Canadian law says that every employee has the right to know about anything that is hazardous and anything that will effect their safety and health in their work place. For example, every employer must inform their employees on what to do in case their is fire in the building. It doesn’t really matter if you work in a 1 level warehouse or in a 50 floors building.
Same thing applies to employees who work in a warehouse that use hazardous chemicals. I personally used to work at a chemical place where they used to dip airplane parts so that they don’t rust. There were many chemicals and processes that those parts went through. One of the things that my supervisor told me when I got started working there were all the health and safety rules that I needed to know about the place. They made sure that every employee knew the health and safety rules there.

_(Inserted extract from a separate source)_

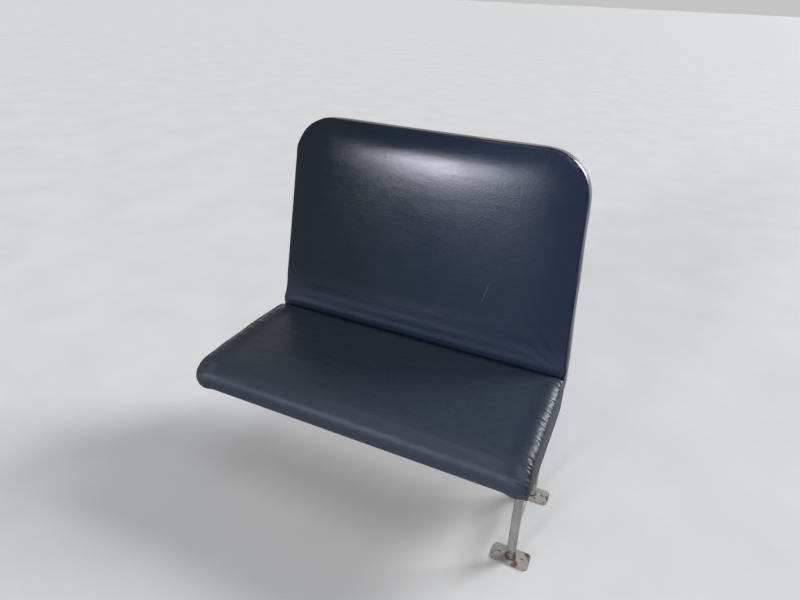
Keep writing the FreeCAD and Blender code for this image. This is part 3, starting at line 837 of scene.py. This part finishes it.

Many places, like the one I used to work in, must know everything when it comes to their own health and safety rules. Like where you can wash you face or eyes should any of the chemicals jump in your face. Who to inform when this happens to you. I, as an employee, also had the right to know if I will get paid should I get hurt on the job site. If the employer fails to inform the employees about these things, they can end up being fined for their inaction of letting all employees know safety issues and rights.
When an employer fails to inform its employees and something happens to one of them without them knowing their rights, the employer can be fined. It is as simple as that. Also, not investing money in the tools and resources that keep employees safe can cost them more money in the long run.
Companies and employers who do not follow these rules and break the law can not only expect huge fines, but they can also be sued by any or all of their effected employees. So, employers must follow the law and inform their employees about health and safety policies.